## Exercise
Search the listing below for the word "mouthHeight" and copy each line that holds it.

## Source excerpt
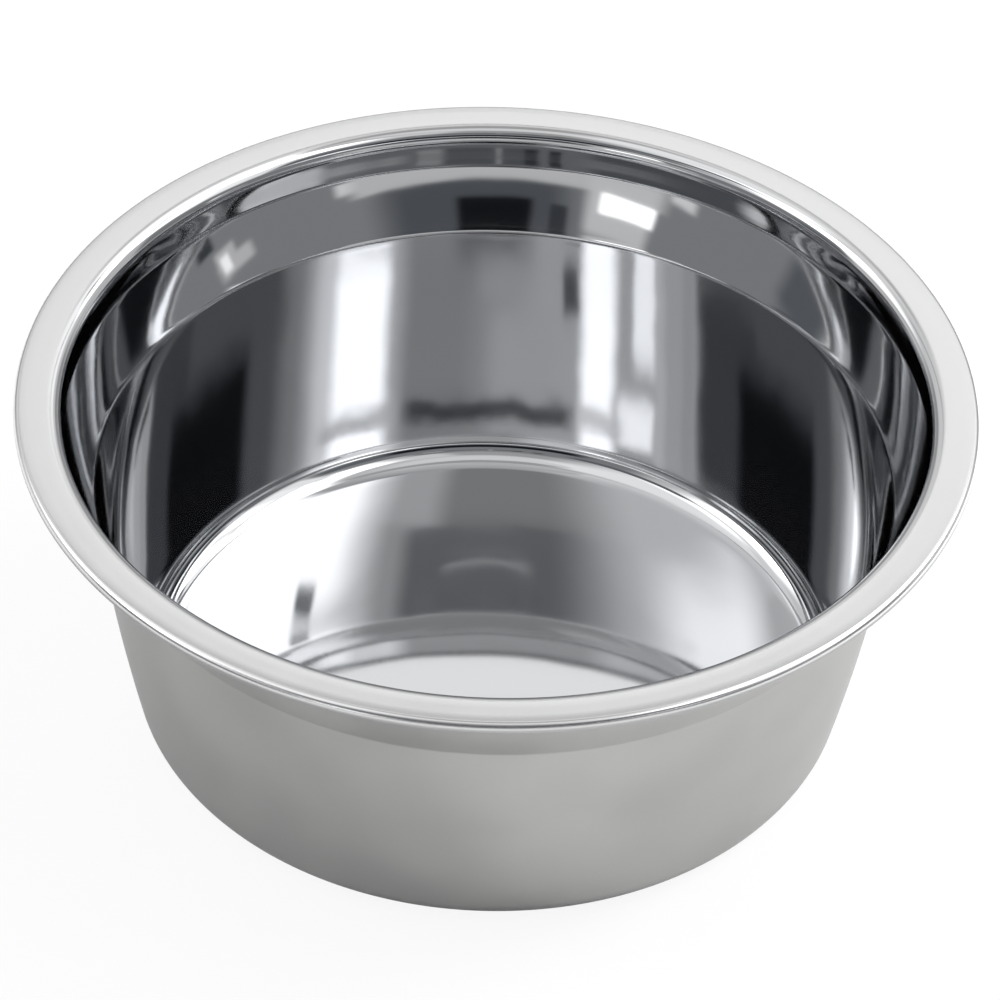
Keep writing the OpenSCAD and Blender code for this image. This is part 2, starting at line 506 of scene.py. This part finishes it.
def studioZone():
    group, entry, leave = newGroup(
        "studio zone",
        [("Below", colour), ("Azimuth", number), ("Elevation", number), ("Middle side", number),
         ("Inner side", number), ("Outer side", number), ("Middle height", number),
         ("Inner height", number), ("Outer height", number), ("Sag", number), ("Light", colour)],
        [("Colour", colour)])
    given = entry.outputs
    offSide = calc(group, "SUBTRACT", given["Azimuth"], given["Middle side"])
    offSide = calc(group, "ABSOLUTE", calc(group, "WRAP", offSide, halfTurn, -halfTurn))
    inSide = fade(group, offSide, given["Outer side"], given["Inner side"])
    offHeight = calc(group, "SUBTRACT", given["Elevation"], given["Middle height"])
    sideShare = calc(group, "DIVIDE", offSide, given["Outer side"])
    sideShare = calc(group, "MULTIPLY", sideShare, sideShare)
    offHeight = calc(group, "MULTIPLY_ADD", sideShare, given["Sag"], offHeight)
    inHeight = fade(group, calc(group, "ABSOLUTE", offHeight), given["Outer height"], given["Inner height"])
    mask = calc(group, "MULTIPLY", inSide, inHeight)
    fill(leave, Colour=mixColours(group, mask, given["Below"], given["Light"]))
    return group


def lightColour(light):
    look = studioLook
    tinted = max(0.0, 1.0 - light / look["tintFrom"])
    return [light * (1 + tinted * (share - 1)) for share in look["darkTint"]] + [1]


def makeStudio():
    world = bpy.data.worlds.new("studio")
    scene.world = world
    world.use_nodes = True
    tree = world.node_tree
    tree.nodes.clear()
    direction = addNode(tree, "ShaderNodeTexCoord").outputs["Generated"]
    x, y, z = fill(addNode(tree, "ShaderNodeSeparateXYZ"), n0=direction).outputs
    azimuth = calc(tree, "DEGREES", calc(tree, "ARCTAN2", x, calc(tree, "MULTIPLY", y, -1.0)))
    elevation = calc(tree, "DEGREES", calc(tree, "ARCSINE", z))
    zoneGroup = studioZone()
    seen = lightColour(studioLook["room"])
    for name, zone in studioZones.items():
        sideFrom, sideTo = zone["side"]
        lowest, highest = zone["height"]
        softSide, softHeight = zone["soft"]
        node = placeGroup(tree, zoneGroup, **{
            "Below": seen, "Azimuth": azimuth, "Elevation": elevation,
            "Middle side": (sideFrom + sideTo) / 2,
            "Inner side": (sideTo - sideFrom - softSide) / 2,
            "Outer side": (sideTo - sideFrom + softSide) / 2,
            "Middle height": (lowest + highest) / 2,
            "Inner height": (highest - lowest - softHeight) / 2,
            "Outer height": (highest - lowest + softHeight) / 2,
            "Sag": zone.get("sag", 0.0),
            "Light": lightColour(zone["light"]),
        })
        node.label = name
        seen = node.outputs["Colour"]
    room = fill(addNode(tree, "ShaderNodeBackground"), Color=seen, Strength=1.0)
    white = fill(addNode(tree, "ShaderNodeBackground"), Color=(1, 1, 1, 1), Strength=1.0)
    ray = addNode(tree, "ShaderNodeLightPath")
    seenPlain = calc(tree, "MAXIMUM", ray.outputs["Is Camera Ray"], ray.outputs["Is Transmission Ray"])
    mix = addNode(tree, "ShaderNodeMixShader")
    fill(mix, n0=seenPlain, n1=room.outputs[0], n2=white.outputs[0])
    fill(addNode(tree, "ShaderNodeOutputWorld"), Surface=mix.outputs[0])
    print("studio:", len(studioZones), "zones")


sideLamp = {
    "power": 5.0,           # watts
    "across": 0.35,
    "place": (0.72, 0.26, 0.5),
}


def makeSideLamp():  # lights the floor on the right; the metal sees only the floor that it lights
    look = sideLamp
    light = bpy.data.lights.new("side lamp", "AREA")
    light.shape = "DISK"
    light.size = look["across"]
    light.energy = look["power"]
    lamp = bpy.data.objects.new("side lamp", light)
    scene.collection.objects.link(lamp)
    place = Vector(look["place"])
    lamp.matrix_world = Matrix.Translation(place) @ place.to_track_quat("Z", "Y").to_matrix().to_4x4()
    lamp.visible_glossy = False
    lamp.visible_camera = False
    print("side lamp:", look["power"], "watts")


floorLook = {
    "radius": 3.0,
    "segments": 96,
    "colour": (0.93, 0.93, 0.93, 1),
    "roughness": 0.9,
    "specular": 0.1,
    "cameraWhite": 0.9,     # share of plain white in what the camera sees of the floor
}


def makeFloor():
    look = floorLook
    bm = bmesh.new()
    bmesh.ops.create_circle(bm, cap_ends=True, segments=look["segments"], radius=look["radius"])
    mesh = bpy.data.meshes.new("floor")
    bm.to_mesh(mesh)
    bm.free()
    floor = bpy.data.objects.new("floor", mesh)
    scene.collection.objects.link(floor)
    material, tree, shader, output = newMaterial("pale_floor")
    fill(shader, **{"Base Color": look["colour"], "Roughness": look["roughness"],
                    "Specular IOR Level": look["specular"]})
    white = fill(addNode(tree, "ShaderNodeEmission"), Color=(1, 1, 1, 1), Strength=1.0)
    ray = addNode(tree, "ShaderNodeLightPath")
    share = calc(tree, "MULTIPLY", ray.outputs["Is Camera Ray"], look["cameraWhite"])
    mix = fill(addNode(tree, "ShaderNodeMixShader"), n0=share, n1=shader.outputs[0], n2=white.outputs[0])
    fill(output, Surface=mix.outputs[0])
    mesh.materials.append(material)
    print("floor: radius", look["radius"])


cameraView = {
    "distance": 1.68,       # metres from the middle of the mouth
    "downward": 39.87,      # degrees below the level line to the middle of the mouth
    "nod": -0.86,           # degrees, as are swing and tilt
    "swing": -0.05,
    "tilt": 1.88,
    "lens": 243.7,          # millimetres
    "sensor": 36,           # millimetres across
}


def makeCamera():
    look = cameraView
    lens = bpy.data.cameras.new("camera")
    lens.lens = look["lens"]
    lens.sensor_width = look["sensor"]
    camera = bpy.data.objects.new("camera", lens)
    scene.collection.objects.link(camera)
    downward = radians(look["downward"])
    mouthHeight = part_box("bowl")[1].z
    away = Vector((0, -cos(downward), sin(downward))) * look["distance"]
    place = Matrix.Translation(away + Vector((0, 0, mouthHeight)))
    camera.matrix_world = (
        place
        @ Matrix.Rotation(pi / 2 - downward, 4, "X")
        @ Matrix.Rotation(radians(look["nod"]), 4, "X")
        @ Matrix.Rotation(radians(look["swing"]), 4, "Y")
        @ Matrix.Rotation(radians(look["tilt"]), 4, "Z"))
    scene.camera = camera
    print("camera: lens", look["lens"])


makeCamera()
makeStudio()
makeSideLamp()
makeFloor()
makeBowl()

## Output of the task
    mouthHeight = part_box("bowl")[1].z
    place = Matrix.Translation(away + Vector((0, 0, mouthHeight)))